GIVEN TASK
Go through the listing and write out all of it exactly.
● ● ●
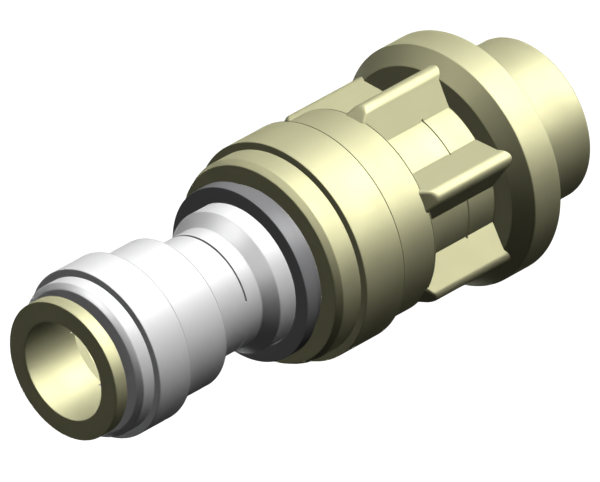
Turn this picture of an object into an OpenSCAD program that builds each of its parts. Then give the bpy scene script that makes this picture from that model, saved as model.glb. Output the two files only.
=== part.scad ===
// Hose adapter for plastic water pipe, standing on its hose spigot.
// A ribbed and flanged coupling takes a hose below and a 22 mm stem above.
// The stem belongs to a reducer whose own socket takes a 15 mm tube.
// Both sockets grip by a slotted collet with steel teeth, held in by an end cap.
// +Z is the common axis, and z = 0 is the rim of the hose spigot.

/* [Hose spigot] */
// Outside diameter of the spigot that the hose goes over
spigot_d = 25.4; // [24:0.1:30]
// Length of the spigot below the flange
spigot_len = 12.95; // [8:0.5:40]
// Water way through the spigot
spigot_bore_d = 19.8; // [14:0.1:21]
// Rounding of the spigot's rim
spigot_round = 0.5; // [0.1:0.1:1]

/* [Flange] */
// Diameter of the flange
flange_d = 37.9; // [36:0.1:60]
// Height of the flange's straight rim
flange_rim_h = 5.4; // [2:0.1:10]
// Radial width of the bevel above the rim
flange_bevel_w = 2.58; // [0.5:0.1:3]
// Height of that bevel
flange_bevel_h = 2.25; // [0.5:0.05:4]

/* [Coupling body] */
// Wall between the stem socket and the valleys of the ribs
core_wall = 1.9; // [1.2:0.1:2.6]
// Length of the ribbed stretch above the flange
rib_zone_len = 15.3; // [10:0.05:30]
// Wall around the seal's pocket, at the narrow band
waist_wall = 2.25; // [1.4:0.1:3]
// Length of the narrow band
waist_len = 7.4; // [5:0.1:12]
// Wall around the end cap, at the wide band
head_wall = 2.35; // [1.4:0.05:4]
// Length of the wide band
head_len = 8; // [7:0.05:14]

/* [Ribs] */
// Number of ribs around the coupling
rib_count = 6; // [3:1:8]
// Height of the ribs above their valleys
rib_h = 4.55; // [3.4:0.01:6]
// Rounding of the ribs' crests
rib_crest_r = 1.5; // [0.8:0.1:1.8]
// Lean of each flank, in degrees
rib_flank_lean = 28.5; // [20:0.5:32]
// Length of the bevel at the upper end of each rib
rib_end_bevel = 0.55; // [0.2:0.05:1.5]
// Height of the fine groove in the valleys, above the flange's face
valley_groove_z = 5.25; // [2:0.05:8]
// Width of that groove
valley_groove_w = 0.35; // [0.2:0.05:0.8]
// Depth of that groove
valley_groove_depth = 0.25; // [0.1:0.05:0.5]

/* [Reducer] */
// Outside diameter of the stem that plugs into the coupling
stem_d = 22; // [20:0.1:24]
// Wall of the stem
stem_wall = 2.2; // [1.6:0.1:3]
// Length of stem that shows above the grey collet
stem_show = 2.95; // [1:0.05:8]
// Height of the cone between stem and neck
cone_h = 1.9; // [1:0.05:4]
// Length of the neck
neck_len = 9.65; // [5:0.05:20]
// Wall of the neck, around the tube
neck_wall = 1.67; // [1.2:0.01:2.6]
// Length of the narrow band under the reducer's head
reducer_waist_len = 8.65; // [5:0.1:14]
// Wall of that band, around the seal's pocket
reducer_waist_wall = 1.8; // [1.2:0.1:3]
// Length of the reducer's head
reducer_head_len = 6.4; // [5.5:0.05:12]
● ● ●
SOLUTION TO THIS TASK
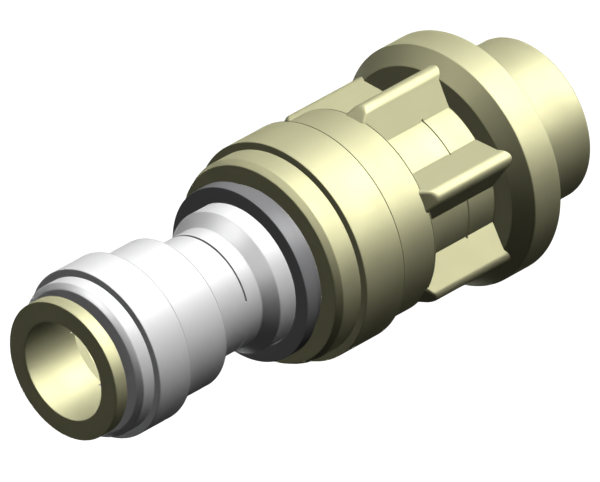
Turn this picture of an object into an OpenSCAD program that builds each of its parts. Then give the bpy scene script that makes this picture from that model, saved as model.glb. Output the two files only.
=== part.scad ===
// Hose adapter for plastic water pipe, standing on its hose spigot.
// A ribbed and flanged coupling takes a hose below and a 22 mm stem above.
// The stem belongs to a reducer whose own socket takes a 15 mm tube.
// Both sockets grip by a slotted collet with steel teeth, held in by an end cap.
// +Z is the common axis, and z = 0 is the rim of the hose spigot.

/* [Hose spigot] */
// Outside diameter of the spigot that the hose goes over
spigot_d = 25.4; // [24:0.1:30]
// Length of the spigot below the flange
spigot_len = 12.95; // [8:0.5:40]
// Water way through the spigot
spigot_bore_d = 19.8; // [14:0.1:21]
// Rounding of the spigot's rim
spigot_round = 0.5; // [0.1:0.1:1]

/* [Flange] */
// Diameter of the flange
flange_d = 37.9; // [36:0.1:60]
// Height of the flange's straight rim
flange_rim_h = 5.4; // [2:0.1:10]
// Radial width of the bevel above the rim
flange_bevel_w = 2.58; // [0.5:0.1:3]
// Height of that bevel
flange_bevel_h = 2.25; // [0.5:0.05:4]

/* [Coupling body] */
// Wall between the stem socket and the valleys of the ribs
core_wall = 1.9; // [1.2:0.1:2.6]
// Length of the ribbed stretch above the flange
rib_zone_len = 15.3; // [10:0.05:30]
// Wall around the seal's pocket, at the narrow band
waist_wall = 2.25; // [1.4:0.1:3]
// Length of the narrow band
waist_len = 7.4; // [5:0.1:12]
// Wall around the end cap, at the wide band
head_wall = 2.35; // [1.4:0.05:4]
// Length of the wide band
head_len = 8; // [7:0.05:14]

/* [Ribs] */
// Number of ribs around the coupling
rib_count = 6; // [3:1:8]
// Height of the ribs above their valleys
rib_h = 4.55; // [3.4:0.01:6]
// Rounding of the ribs' crests
rib_crest_r = 1.5; // [0.8:0.1:1.8]
// Lean of each flank, in degrees
rib_flank_lean = 28.5; // [20:0.5:32]
// Length of the bevel at the upper end of each rib
rib_end_bevel = 0.55; // [0.2:0.05:1.5]
// Height of the fine groove in the valleys, above the flange's face
valley_groove_z = 5.25; // [2:0.05:8]
// Width of that groove
valley_groove_w = 0.35; // [0.2:0.05:0.8]
// Depth of that groove
valley_groove_depth = 0.25; // [0.1:0.05:0.5]

/* [Reducer] */
// Outside diameter of the stem that plugs into the coupling
stem_d = 22; // [20:0.1:24]
// Wall of the stem
stem_wall = 2.2; // [1.6:0.1:3]
// Length of stem that shows above the grey collet
stem_show = 2.95; // [1:0.05:8]
// Height of the cone between stem and neck
cone_h = 1.9; // [1:0.05:4]
// Length of the neck
neck_len = 9.65; // [5:0.05:20]
// Wall of the neck, around the tube
neck_wall = 1.67; // [1.2:0.01:2.6]
// Length of the narrow band under the reducer's head
reducer_waist_len = 8.65; // [5:0.1:14]
// Wall of that band, around the seal's pocket
reducer_waist_wall = 1.8; // [1.2:0.1:3]
// Length of the reducer's head
reducer_head_len = 6.4; // [5.5:0.05:12]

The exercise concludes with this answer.